ECLI:NL:RBUTR:2012:BY7098
Rechtbank Utrecht
- Eerste aanleg - meervoudig
- Rechtspraak.nl
Poging tot oplichting met ISD-maatregel voor stelselmatige dader
In deze strafzaak, behandeld door de Rechtbank Utrecht op 11 december 2012, stond de verdachte terecht voor poging tot oplichting. De rechtbank oordeelde dat de verdachte op 18 augustus 2012 in Nieuwegein heeft geprobeerd om een bedrag van tien euro te verkrijgen door zich voor te doen als glazenwasser. De verdachte heeft tijdens de zitting bekend dat hij bij de aangever heeft aangebeld en heeft geprobeerd om de openstaande rekening te innen. De rechtbank achtte niet bewezen wat meer of anders was ten laste gelegd en sprak de verdachte vrij van die beschuldigingen.
De officier van justitie vorderde de oplegging van een ISD-maatregel, gezien de recidive en de problematiek van de verdachte, die verslaafd was aan alcohol en cocaïne. De rechtbank overwoog dat de verdachte in de afgelopen jaren meerdere keren was veroordeeld voor vermogensdelicten en dat eerdere behandelingen niet effectief waren gebleken. De rechtbank concludeerde dat de ISD-maatregel noodzakelijk was om de recidive te stoppen en om de verdachte de kans te geven aan zijn problemen te werken.

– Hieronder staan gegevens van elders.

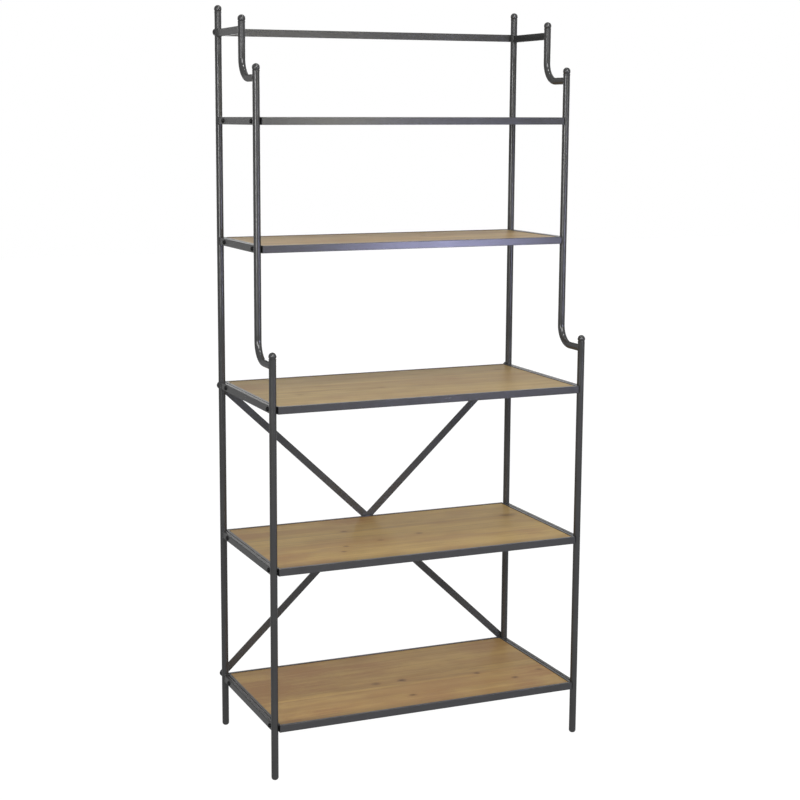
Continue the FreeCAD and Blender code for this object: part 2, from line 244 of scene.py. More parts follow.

De rechtbank legde de maatregel van plaatsing in een inrichting voor stelselmatige daders voor de duur van twee jaar op, zonder dat de tijd in voorlopige hechtenis in mindering werd gebracht. De rechtbank achtte de maatregel niet disproportioneel en oordeelde dat er voldoende capaciteit was om de maatregel op korte termijn uit te voeren. De beslissing is gebaseerd op de artikelen 38m, 38n, 45 en 326 van het Wetboek van Strafrecht, zoals deze artikelen luidden ten tijde van het bewezen verklaarde.